Exercise goal » Output all lines exactly.

Provided data »

========

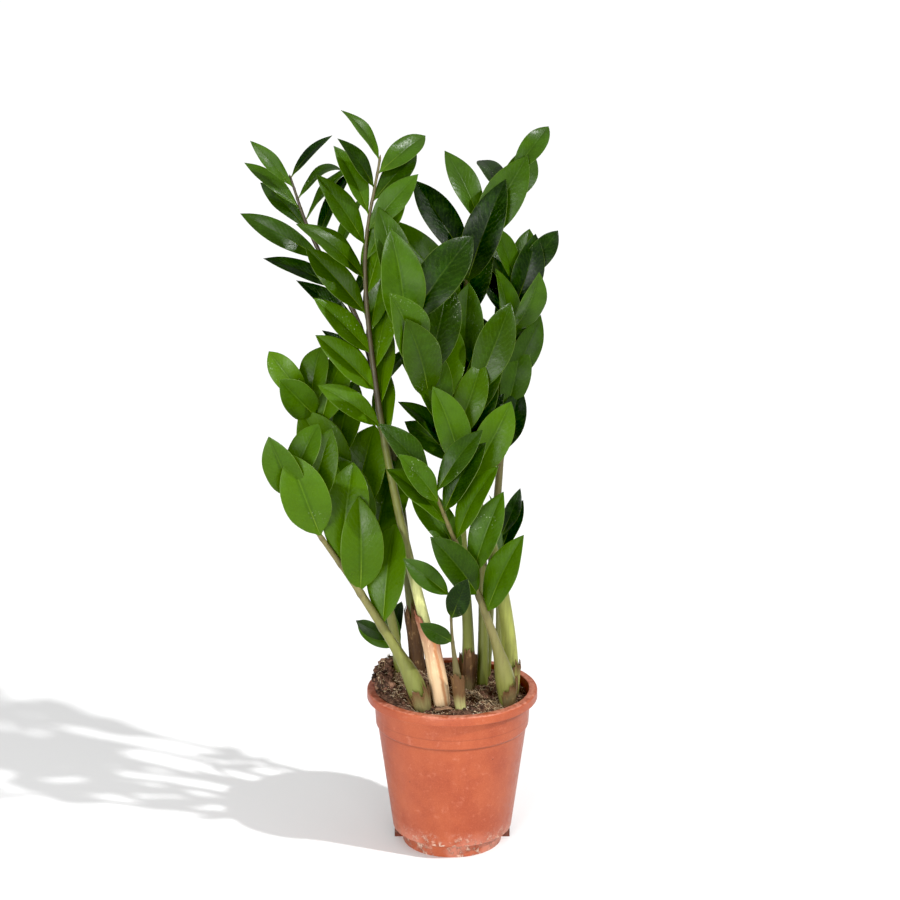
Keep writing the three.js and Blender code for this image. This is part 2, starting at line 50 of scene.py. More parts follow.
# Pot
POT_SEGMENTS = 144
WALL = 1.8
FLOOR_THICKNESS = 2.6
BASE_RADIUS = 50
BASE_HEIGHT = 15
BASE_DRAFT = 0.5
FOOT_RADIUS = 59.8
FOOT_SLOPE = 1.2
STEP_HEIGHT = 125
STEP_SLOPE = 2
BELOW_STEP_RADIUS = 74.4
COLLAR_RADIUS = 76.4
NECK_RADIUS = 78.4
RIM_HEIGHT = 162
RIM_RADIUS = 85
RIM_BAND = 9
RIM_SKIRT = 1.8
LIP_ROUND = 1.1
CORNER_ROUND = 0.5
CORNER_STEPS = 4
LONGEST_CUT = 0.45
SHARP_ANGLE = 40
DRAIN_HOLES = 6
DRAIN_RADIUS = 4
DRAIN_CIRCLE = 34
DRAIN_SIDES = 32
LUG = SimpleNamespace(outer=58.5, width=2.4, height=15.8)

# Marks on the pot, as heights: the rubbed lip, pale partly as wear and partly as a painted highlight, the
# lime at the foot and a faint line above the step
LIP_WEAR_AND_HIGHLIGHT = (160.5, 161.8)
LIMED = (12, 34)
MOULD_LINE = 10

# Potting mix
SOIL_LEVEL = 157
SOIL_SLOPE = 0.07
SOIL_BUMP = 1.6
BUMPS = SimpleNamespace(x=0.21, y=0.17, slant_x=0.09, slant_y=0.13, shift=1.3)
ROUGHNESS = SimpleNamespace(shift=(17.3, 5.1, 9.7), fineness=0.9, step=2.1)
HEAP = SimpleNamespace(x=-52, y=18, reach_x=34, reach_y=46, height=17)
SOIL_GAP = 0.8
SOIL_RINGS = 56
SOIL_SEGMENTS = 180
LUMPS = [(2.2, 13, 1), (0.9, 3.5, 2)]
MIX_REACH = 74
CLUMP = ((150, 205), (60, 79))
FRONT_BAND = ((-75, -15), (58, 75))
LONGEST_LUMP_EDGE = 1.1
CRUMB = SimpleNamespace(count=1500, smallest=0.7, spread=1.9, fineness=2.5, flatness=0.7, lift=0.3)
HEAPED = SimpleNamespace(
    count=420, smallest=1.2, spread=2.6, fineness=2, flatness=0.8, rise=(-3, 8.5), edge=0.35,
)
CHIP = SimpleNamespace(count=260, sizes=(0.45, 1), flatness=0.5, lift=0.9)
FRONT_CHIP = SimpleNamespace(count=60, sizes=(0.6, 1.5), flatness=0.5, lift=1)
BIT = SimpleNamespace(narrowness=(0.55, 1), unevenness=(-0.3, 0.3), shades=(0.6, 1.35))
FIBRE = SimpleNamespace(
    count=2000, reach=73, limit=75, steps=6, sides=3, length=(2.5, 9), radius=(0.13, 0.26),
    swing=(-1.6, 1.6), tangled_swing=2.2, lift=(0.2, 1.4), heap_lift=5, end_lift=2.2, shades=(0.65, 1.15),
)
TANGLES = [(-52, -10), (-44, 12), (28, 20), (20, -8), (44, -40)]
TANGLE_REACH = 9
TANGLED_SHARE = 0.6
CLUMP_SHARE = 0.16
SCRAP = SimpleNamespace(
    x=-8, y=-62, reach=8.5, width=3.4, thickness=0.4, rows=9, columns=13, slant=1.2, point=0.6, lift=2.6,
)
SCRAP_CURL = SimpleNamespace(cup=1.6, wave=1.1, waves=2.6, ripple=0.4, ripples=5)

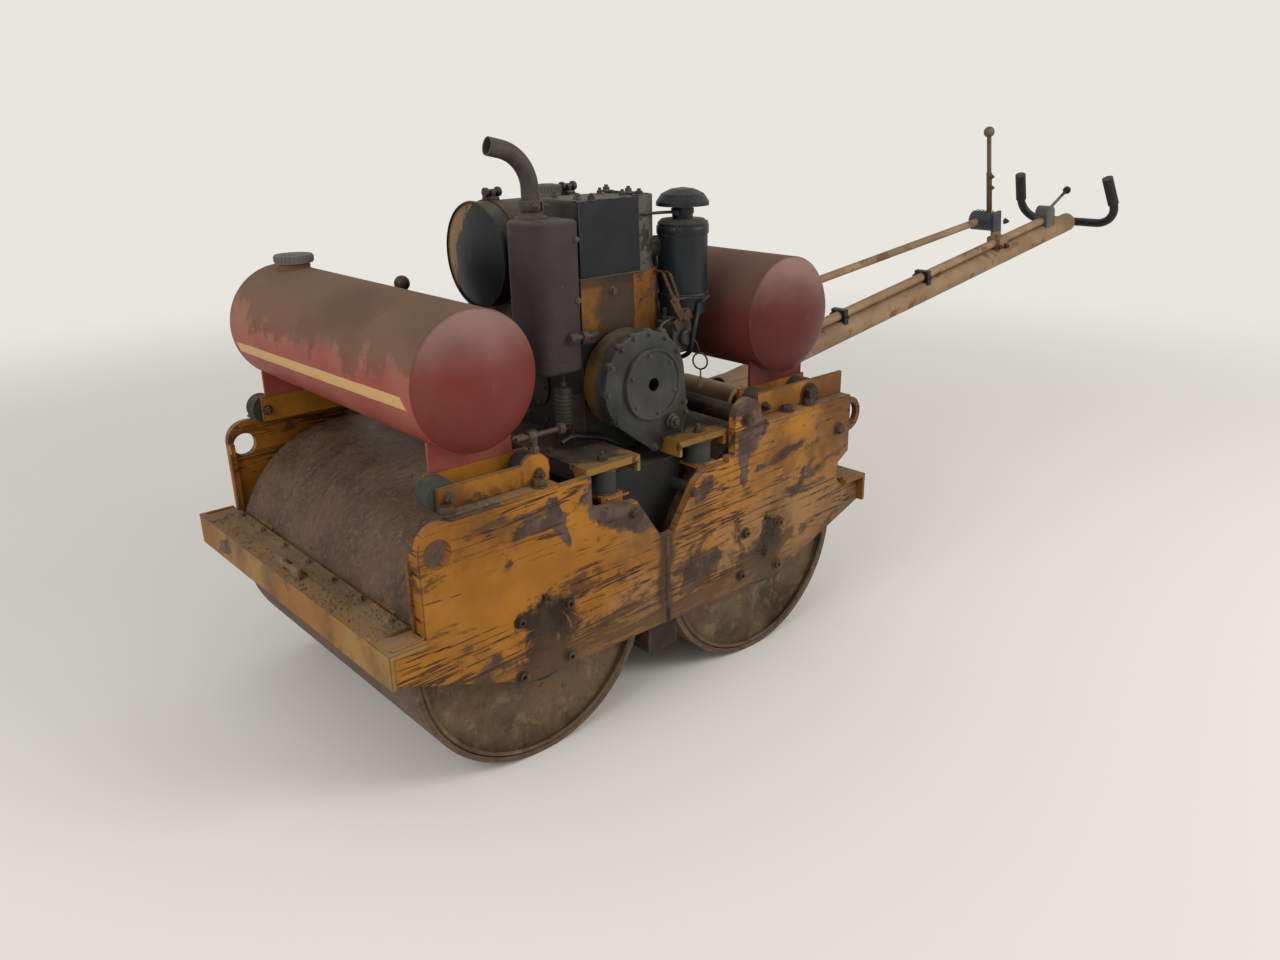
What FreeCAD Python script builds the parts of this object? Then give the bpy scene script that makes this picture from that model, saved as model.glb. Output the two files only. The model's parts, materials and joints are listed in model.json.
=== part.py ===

========

Exercise output »
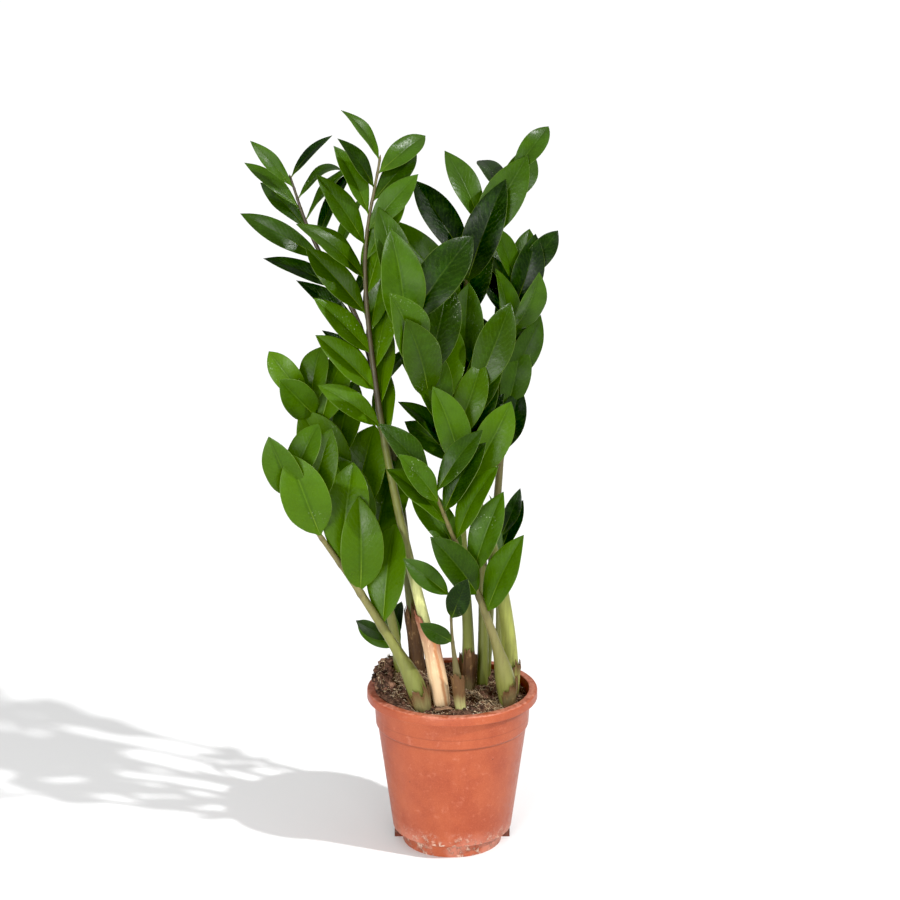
Keep writing the three.js and Blender code for this image. This is part 2, starting at line 50 of scene.py. More parts follow.
# Pot
POT_SEGMENTS = 144
WALL = 1.8
FLOOR_THICKNESS = 2.6
BASE_RADIUS = 50
BASE_HEIGHT = 15
BASE_DRAFT = 0.5
FOOT_RADIUS = 59.8
FOOT_SLOPE = 1.2
STEP_HEIGHT = 125
STEP_SLOPE = 2
BELOW_STEP_RADIUS = 74.4
COLLAR_RADIUS = 76.4
NECK_RADIUS = 78.4
RIM_HEIGHT = 162
RIM_RADIUS = 85
RIM_BAND = 9
RIM_SKIRT = 1.8
LIP_ROUND = 1.1
CORNER_ROUND = 0.5
CORNER_STEPS = 4
LONGEST_CUT = 0.45
SHARP_ANGLE = 40
DRAIN_HOLES = 6
DRAIN_RADIUS = 4
DRAIN_CIRCLE = 34
DRAIN_SIDES = 32
LUG = SimpleNamespace(outer=58.5, width=2.4, height=15.8)

# Marks on the pot, as heights: the rubbed lip, pale partly as wear and partly as a painted highlight, the
# lime at the foot and a faint line above the step
LIP_WEAR_AND_HIGHLIGHT = (160.5, 161.8)
LIMED = (12, 34)
MOULD_LINE = 10

# Potting mix
SOIL_LEVEL = 157
SOIL_SLOPE = 0.07
SOIL_BUMP = 1.6
BUMPS = SimpleNamespace(x=0.21, y=0.17, slant_x=0.09, slant_y=0.13, shift=1.3)
ROUGHNESS = SimpleNamespace(shift=(17.3, 5.1, 9.7), fineness=0.9, step=2.1)
HEAP = SimpleNamespace(x=-52, y=18, reach_x=34, reach_y=46, height=17)
SOIL_GAP = 0.8
SOIL_RINGS = 56
SOIL_SEGMENTS = 180
LUMPS = [(2.2, 13, 1), (0.9, 3.5, 2)]
MIX_REACH = 74
CLUMP = ((150, 205), (60, 79))
FRONT_BAND = ((-75, -15), (58, 75))
LONGEST_LUMP_EDGE = 1.1
CRUMB = SimpleNamespace(count=1500, smallest=0.7, spread=1.9, fineness=2.5, flatness=0.7, lift=0.3)
HEAPED = SimpleNamespace(
    count=420, smallest=1.2, spread=2.6, fineness=2, flatness=0.8, rise=(-3, 8.5), edge=0.35,
)
CHIP = SimpleNamespace(count=260, sizes=(0.45, 1), flatness=0.5, lift=0.9)
FRONT_CHIP = SimpleNamespace(count=60, sizes=(0.6, 1.5), flatness=0.5, lift=1)
BIT = SimpleNamespace(narrowness=(0.55, 1), unevenness=(-0.3, 0.3), shades=(0.6, 1.35))
FIBRE = SimpleNamespace(
    count=2000, reach=73, limit=75, steps=6, sides=3, length=(2.5, 9), radius=(0.13, 0.26),
    swing=(-1.6, 1.6), tangled_swing=2.2, lift=(0.2, 1.4), heap_lift=5, end_lift=2.2, shades=(0.65, 1.15),
)
TANGLES = [(-52, -10), (-44, 12), (28, 20), (20, -8), (44, -40)]
TANGLE_REACH = 9
TANGLED_SHARE = 0.6
CLUMP_SHARE = 0.16
SCRAP = SimpleNamespace(
    x=-8, y=-62, reach=8.5, width=3.4, thickness=0.4, rows=9, columns=13, slant=1.2, point=0.6, lift=2.6,
)
SCRAP_CURL = SimpleNamespace(cup=1.6, wave=1.1, waves=2.6, ripple=0.4, ripples=5)

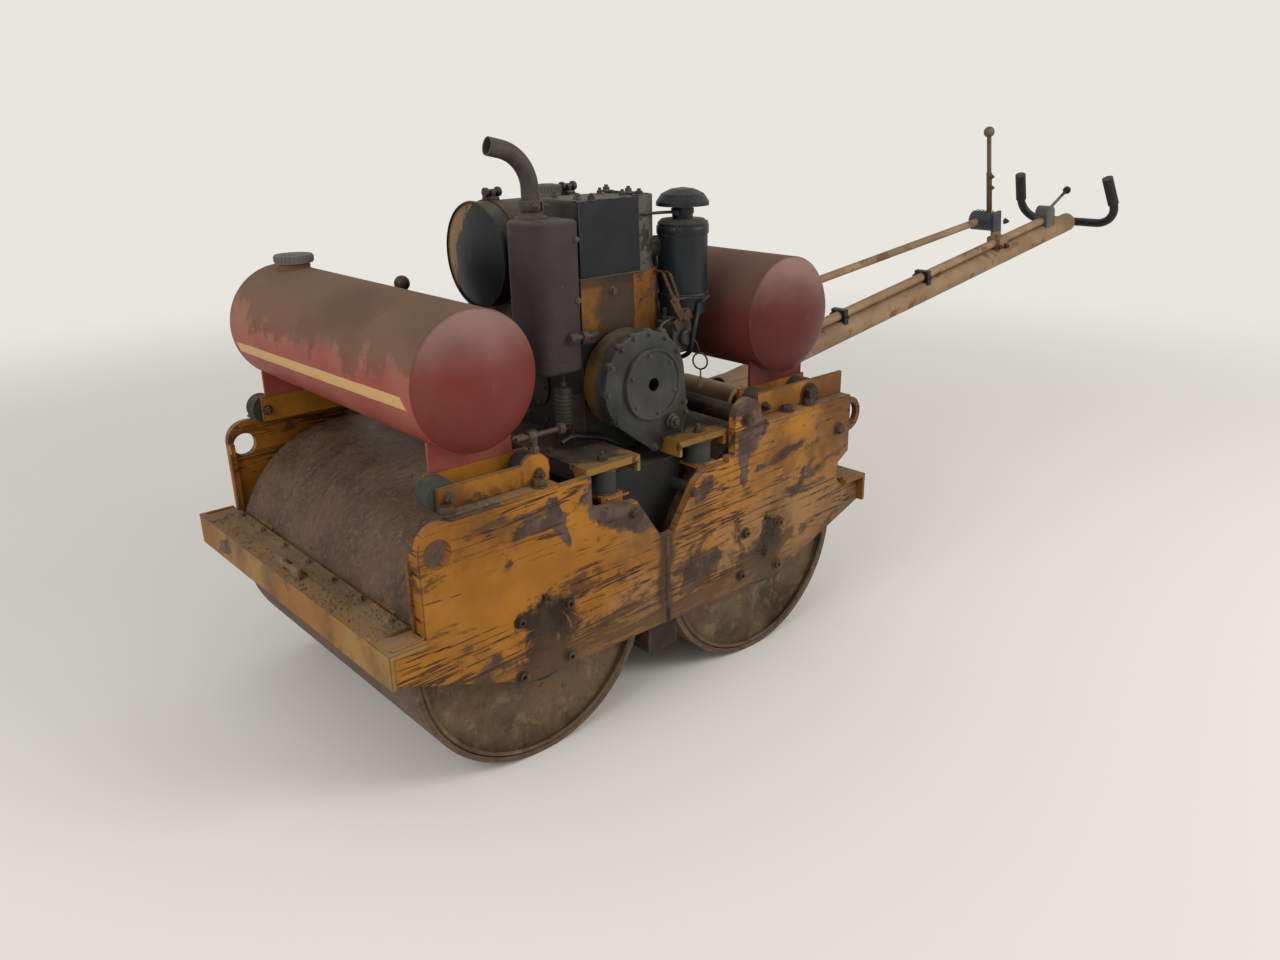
What FreeCAD Python script builds the parts of this object? Then give the bpy scene script that makes this picture from that model, saved as model.glb. Output the two files only. The model's parts, materials and joints are listed in model.json.
=== part.py ===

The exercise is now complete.